▸ Materials provided
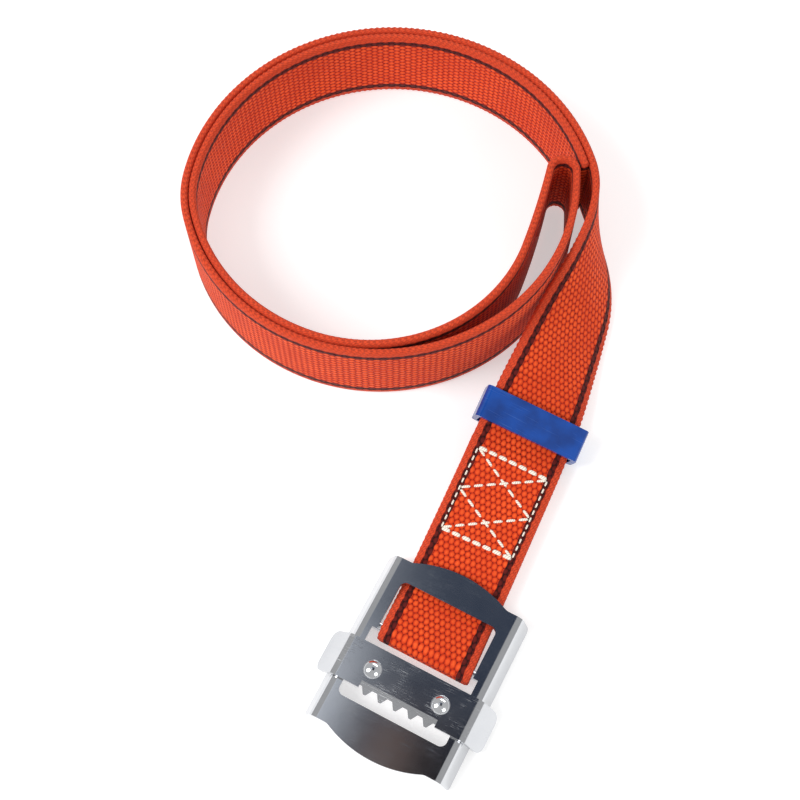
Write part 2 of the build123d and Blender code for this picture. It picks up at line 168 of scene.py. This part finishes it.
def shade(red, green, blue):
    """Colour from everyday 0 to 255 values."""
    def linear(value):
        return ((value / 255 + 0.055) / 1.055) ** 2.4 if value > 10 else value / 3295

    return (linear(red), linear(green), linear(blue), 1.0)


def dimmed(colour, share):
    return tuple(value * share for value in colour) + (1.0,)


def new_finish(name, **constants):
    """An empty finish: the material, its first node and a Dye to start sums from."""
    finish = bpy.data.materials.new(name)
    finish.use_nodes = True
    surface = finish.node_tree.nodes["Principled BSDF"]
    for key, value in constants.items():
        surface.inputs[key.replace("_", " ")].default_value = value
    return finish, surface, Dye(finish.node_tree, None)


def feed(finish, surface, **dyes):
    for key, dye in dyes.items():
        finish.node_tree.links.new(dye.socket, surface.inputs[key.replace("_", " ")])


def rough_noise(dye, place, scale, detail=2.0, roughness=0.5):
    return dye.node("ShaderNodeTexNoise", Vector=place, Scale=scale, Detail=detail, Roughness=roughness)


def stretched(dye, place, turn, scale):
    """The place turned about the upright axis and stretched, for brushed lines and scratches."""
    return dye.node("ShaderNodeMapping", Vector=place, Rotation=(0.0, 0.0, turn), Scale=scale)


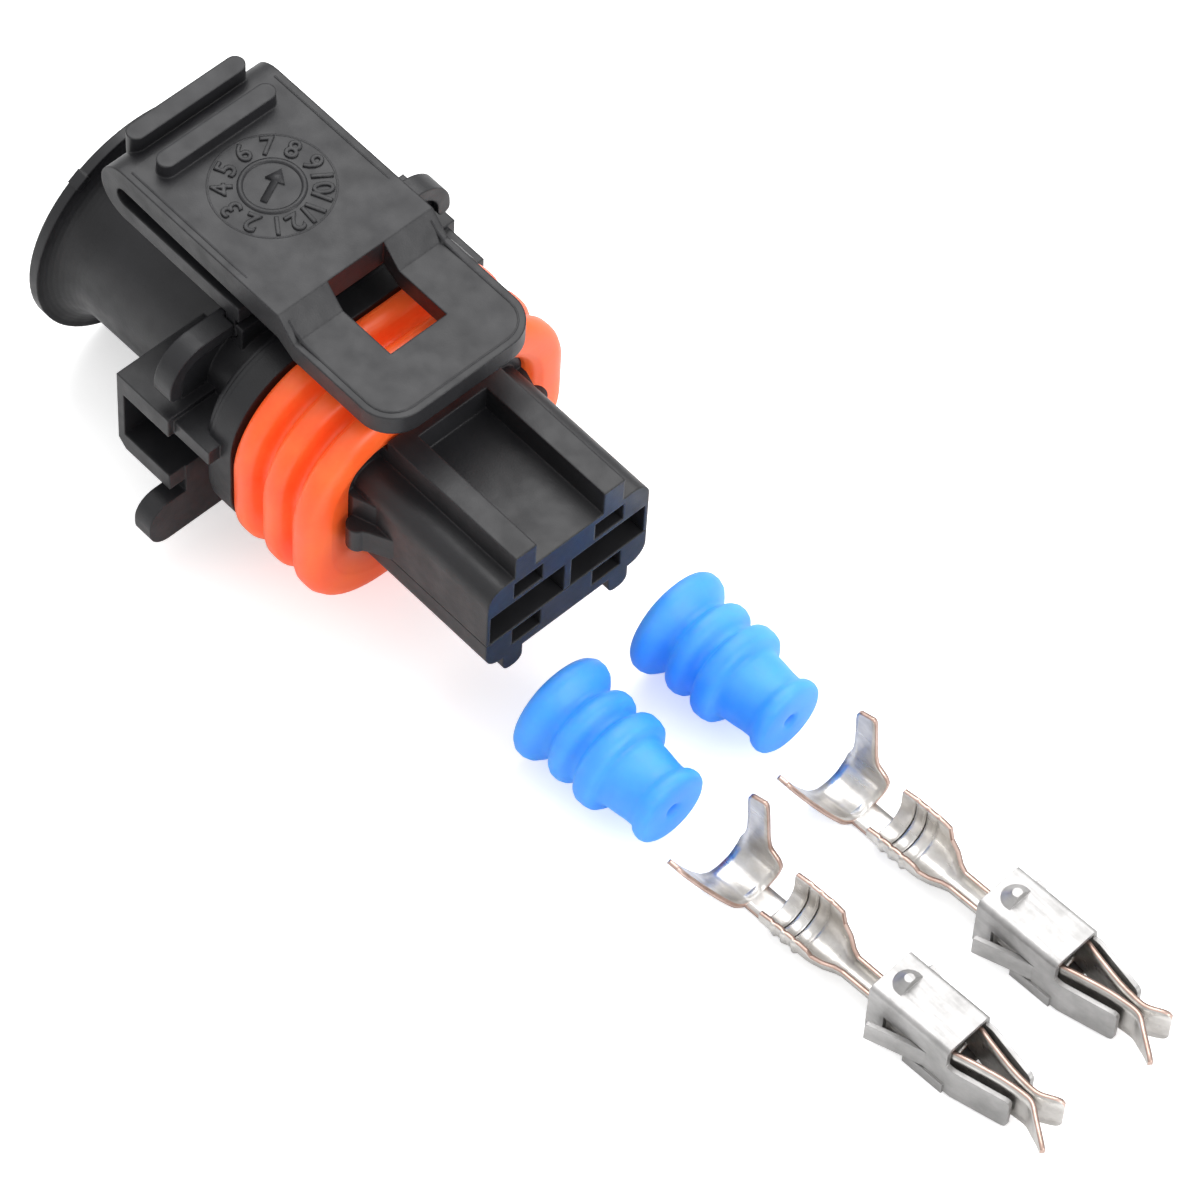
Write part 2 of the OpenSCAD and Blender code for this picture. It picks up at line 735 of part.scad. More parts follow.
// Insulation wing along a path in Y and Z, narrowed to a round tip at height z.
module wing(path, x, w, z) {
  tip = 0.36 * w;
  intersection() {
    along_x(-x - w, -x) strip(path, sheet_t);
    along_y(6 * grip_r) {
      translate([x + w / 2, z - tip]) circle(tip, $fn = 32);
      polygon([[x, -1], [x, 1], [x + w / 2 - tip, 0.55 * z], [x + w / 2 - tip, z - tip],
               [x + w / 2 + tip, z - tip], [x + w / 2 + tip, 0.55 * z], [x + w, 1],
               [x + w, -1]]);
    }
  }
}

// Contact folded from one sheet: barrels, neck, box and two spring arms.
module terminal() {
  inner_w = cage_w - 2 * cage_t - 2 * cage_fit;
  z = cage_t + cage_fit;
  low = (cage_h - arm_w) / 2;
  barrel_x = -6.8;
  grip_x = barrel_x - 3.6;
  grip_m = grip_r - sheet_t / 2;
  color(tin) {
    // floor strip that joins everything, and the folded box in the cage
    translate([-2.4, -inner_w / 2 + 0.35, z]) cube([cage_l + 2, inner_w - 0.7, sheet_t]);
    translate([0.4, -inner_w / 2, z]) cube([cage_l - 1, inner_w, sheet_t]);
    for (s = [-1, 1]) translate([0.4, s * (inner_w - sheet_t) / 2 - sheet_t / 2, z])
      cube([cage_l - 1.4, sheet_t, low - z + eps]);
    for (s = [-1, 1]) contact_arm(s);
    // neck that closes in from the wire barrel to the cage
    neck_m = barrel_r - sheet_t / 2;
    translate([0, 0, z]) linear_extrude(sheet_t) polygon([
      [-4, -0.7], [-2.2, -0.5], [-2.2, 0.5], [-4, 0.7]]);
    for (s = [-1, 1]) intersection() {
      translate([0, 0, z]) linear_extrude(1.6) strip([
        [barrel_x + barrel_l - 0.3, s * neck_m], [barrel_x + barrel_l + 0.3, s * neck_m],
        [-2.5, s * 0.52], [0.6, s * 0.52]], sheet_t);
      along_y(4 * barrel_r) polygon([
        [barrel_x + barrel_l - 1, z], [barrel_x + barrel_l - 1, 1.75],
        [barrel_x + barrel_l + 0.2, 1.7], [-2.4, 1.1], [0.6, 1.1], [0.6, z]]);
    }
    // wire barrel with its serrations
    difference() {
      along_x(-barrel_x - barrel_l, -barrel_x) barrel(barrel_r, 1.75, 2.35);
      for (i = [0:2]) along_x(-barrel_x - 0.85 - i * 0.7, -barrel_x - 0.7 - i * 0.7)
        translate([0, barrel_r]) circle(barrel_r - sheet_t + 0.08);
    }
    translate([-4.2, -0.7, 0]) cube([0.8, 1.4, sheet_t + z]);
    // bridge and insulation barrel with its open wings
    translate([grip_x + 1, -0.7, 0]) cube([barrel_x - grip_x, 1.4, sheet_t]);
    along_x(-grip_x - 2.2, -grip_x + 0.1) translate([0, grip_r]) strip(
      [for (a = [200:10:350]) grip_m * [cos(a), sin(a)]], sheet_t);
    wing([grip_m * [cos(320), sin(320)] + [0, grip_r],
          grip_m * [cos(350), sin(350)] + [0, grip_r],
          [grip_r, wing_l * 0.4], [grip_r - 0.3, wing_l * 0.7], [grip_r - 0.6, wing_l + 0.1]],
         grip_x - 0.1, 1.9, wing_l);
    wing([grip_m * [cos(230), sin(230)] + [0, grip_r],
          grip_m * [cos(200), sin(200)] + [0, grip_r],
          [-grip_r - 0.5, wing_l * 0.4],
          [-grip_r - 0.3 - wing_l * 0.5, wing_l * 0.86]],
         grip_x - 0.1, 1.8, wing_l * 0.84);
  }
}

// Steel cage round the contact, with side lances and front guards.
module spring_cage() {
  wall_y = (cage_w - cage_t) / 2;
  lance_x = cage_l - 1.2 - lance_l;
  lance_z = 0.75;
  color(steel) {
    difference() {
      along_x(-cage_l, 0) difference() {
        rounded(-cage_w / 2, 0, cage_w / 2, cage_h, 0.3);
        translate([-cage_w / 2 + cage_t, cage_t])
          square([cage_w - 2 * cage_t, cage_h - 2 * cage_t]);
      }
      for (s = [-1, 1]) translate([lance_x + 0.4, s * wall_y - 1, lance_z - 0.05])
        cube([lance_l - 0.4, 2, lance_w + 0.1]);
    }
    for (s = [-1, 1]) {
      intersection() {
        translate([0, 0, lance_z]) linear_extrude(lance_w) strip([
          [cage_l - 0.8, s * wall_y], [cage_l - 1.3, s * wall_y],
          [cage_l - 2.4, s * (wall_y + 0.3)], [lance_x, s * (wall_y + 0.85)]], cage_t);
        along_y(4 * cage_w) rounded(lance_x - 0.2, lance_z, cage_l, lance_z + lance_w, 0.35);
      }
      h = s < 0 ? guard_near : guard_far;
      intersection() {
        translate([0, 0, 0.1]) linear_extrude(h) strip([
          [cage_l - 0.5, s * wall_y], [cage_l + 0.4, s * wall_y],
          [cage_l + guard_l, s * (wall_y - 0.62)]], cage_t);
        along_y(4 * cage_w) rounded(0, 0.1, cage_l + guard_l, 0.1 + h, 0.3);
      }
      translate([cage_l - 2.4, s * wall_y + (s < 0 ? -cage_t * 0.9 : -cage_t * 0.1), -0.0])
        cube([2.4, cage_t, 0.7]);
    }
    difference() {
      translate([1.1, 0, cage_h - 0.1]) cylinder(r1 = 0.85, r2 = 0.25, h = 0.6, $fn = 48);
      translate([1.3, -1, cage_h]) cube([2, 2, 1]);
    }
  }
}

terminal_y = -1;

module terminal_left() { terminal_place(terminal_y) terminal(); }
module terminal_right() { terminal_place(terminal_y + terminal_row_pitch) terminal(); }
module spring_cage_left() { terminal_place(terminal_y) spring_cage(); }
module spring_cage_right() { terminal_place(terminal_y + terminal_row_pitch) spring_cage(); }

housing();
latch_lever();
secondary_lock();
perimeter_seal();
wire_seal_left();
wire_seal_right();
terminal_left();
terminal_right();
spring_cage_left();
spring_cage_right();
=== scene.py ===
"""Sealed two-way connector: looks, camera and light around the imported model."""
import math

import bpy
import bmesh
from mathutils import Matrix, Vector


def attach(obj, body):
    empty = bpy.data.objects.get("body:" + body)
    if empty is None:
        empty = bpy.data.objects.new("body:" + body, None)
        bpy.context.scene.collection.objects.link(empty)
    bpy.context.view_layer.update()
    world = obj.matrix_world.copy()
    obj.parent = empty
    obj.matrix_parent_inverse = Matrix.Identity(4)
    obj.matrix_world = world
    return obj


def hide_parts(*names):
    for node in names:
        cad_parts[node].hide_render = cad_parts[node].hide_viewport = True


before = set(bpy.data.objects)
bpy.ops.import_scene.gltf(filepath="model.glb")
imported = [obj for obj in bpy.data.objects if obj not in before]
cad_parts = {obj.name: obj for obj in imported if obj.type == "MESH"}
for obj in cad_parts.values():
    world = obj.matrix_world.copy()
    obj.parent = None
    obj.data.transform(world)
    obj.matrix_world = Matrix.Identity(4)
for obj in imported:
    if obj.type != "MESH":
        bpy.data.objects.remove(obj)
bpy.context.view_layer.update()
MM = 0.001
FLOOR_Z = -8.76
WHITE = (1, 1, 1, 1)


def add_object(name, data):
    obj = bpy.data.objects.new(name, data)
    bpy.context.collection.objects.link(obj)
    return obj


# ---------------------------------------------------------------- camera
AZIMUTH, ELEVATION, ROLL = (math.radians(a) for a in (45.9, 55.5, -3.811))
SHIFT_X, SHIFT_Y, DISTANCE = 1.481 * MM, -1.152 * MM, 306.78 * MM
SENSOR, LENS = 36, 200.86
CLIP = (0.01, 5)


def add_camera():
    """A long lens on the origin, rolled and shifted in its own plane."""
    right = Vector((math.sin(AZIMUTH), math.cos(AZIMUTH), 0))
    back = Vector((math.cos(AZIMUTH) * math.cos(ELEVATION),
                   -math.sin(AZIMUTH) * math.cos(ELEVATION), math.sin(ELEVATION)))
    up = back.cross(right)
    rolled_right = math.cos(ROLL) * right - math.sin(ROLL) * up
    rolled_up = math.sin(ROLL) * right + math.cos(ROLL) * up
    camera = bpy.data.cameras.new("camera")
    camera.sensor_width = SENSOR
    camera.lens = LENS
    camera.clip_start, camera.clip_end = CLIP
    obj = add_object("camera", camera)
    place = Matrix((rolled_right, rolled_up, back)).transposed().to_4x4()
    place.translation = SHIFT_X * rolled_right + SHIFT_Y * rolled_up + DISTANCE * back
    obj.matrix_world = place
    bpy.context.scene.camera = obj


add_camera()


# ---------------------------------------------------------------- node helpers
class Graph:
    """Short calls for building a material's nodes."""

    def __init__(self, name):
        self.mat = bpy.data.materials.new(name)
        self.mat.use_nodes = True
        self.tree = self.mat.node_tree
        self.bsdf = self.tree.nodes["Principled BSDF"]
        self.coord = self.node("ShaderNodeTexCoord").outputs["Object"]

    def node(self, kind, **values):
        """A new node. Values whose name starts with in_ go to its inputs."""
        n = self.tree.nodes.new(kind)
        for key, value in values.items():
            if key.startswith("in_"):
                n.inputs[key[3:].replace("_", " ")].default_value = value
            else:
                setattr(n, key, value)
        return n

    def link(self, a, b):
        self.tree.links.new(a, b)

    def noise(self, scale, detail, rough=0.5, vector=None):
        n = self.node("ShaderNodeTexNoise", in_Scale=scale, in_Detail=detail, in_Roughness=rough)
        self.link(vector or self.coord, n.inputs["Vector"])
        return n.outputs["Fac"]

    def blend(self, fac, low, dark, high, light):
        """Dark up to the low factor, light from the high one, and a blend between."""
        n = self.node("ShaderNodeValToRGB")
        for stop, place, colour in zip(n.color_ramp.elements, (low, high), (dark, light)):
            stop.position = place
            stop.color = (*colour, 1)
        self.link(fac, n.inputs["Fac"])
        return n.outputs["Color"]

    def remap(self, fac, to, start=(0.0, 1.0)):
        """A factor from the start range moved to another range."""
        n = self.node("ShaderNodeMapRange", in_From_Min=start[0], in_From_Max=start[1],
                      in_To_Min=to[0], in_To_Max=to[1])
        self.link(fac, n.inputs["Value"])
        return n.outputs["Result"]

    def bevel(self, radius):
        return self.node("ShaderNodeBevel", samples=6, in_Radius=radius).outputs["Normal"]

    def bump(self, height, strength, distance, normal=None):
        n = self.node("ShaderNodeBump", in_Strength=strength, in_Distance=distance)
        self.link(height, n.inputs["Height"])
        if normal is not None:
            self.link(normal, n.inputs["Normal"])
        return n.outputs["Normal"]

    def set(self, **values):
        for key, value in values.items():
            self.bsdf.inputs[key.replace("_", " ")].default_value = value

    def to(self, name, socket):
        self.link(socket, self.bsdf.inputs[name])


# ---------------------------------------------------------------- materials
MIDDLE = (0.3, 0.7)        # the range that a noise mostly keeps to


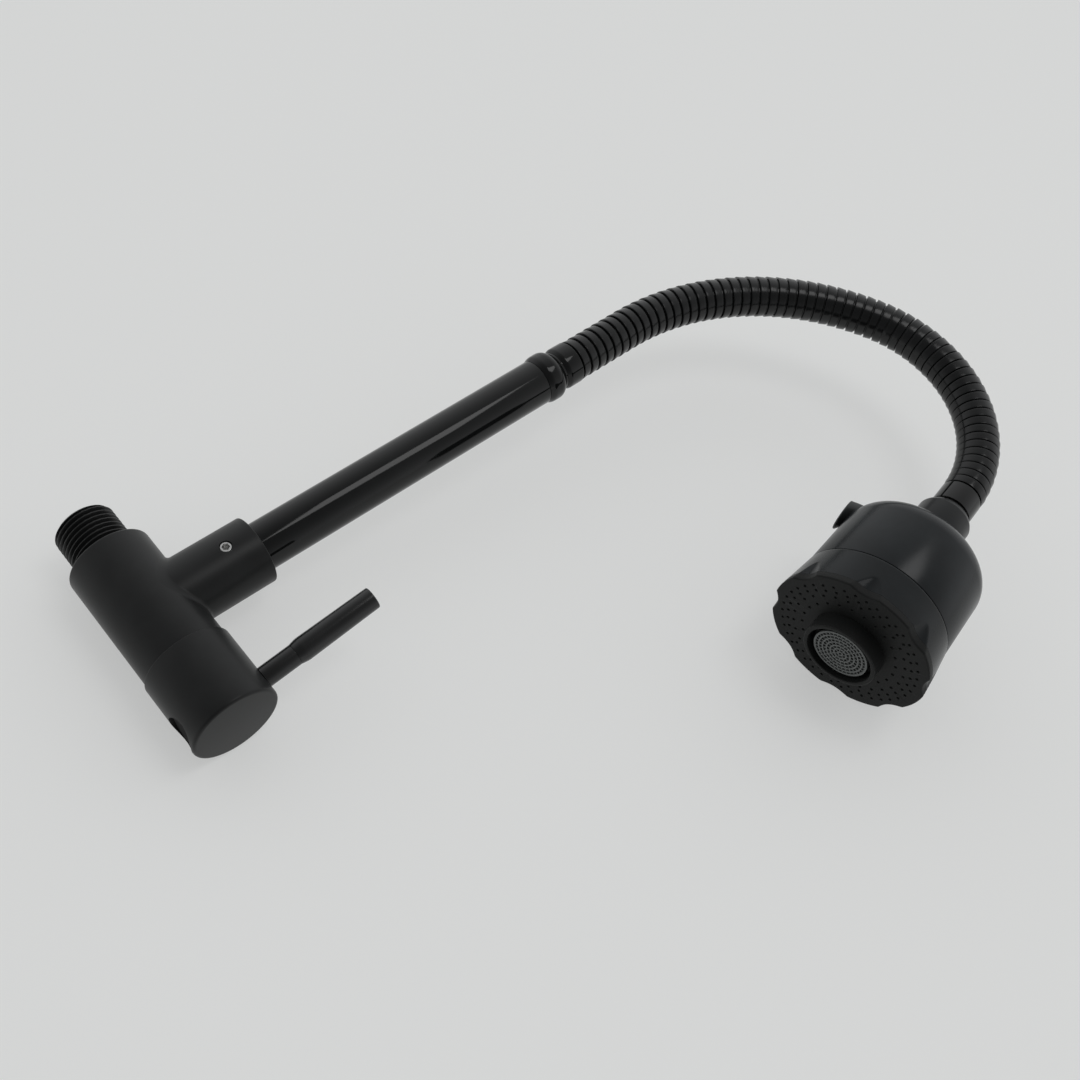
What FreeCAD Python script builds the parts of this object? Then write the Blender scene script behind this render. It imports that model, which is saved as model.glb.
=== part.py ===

▸ Work instructions
Print, please, the lines above from the very first through the one that holds "0.0, turn), Scale=scale)", both included, word for word and with nothing else.

▸ Reply to the exercise
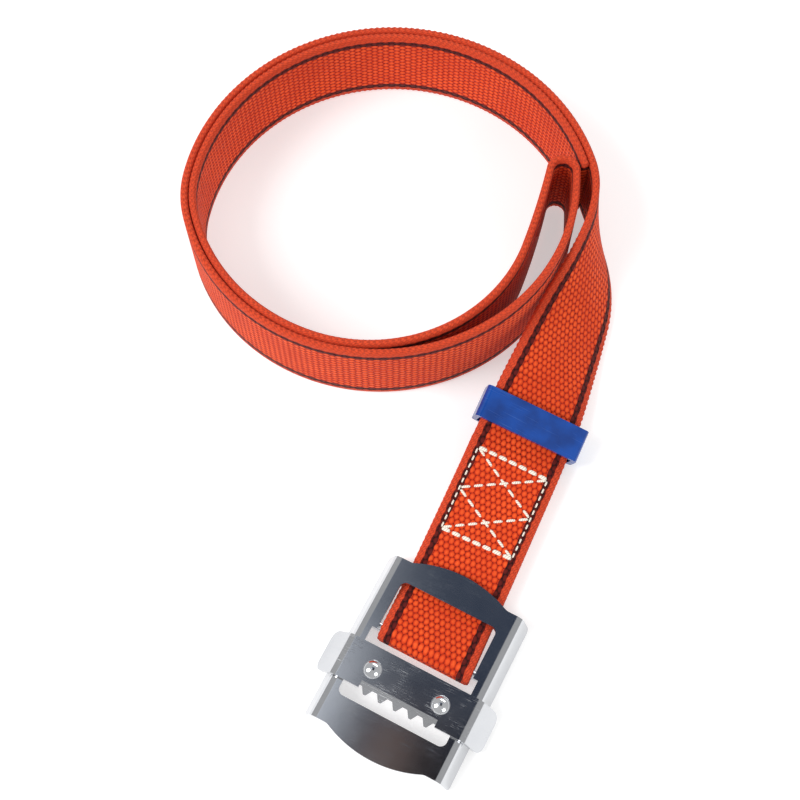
Write part 2 of the build123d and Blender code for this picture. It picks up at line 168 of scene.py. This part finishes it.
def shade(red, green, blue):
    """Colour from everyday 0 to 255 values."""
    def linear(value):
        return ((value / 255 + 0.055) / 1.055) ** 2.4 if value > 10 else value / 3295

    return (linear(red), linear(green), linear(blue), 1.0)


def dimmed(colour, share):
    return tuple(value * share for value in colour) + (1.0,)


def new_finish(name, **constants):
    """An empty finish: the material, its first node and a Dye to start sums from."""
    finish = bpy.data.materials.new(name)
    finish.use_nodes = True
    surface = finish.node_tree.nodes["Principled BSDF"]
    for key, value in constants.items():
        surface.inputs[key.replace("_", " ")].default_value = value
    return finish, surface, Dye(finish.node_tree, None)


def feed(finish, surface, **dyes):
    for key, dye in dyes.items():
        finish.node_tree.links.new(dye.socket, surface.inputs[key.replace("_", " ")])


def rough_noise(dye, place, scale, detail=2.0, roughness=0.5):
    return dye.node("ShaderNodeTexNoise", Vector=place, Scale=scale, Detail=detail, Roughness=roughness)


def stretched(dye, place, turn, scale):
    """The place turned about the upright axis and stretched, for brushed lines and scratches."""
    return dye.node("ShaderNodeMapping", Vector=place, Rotation=(0.0, 0.0, turn), Scale=scale)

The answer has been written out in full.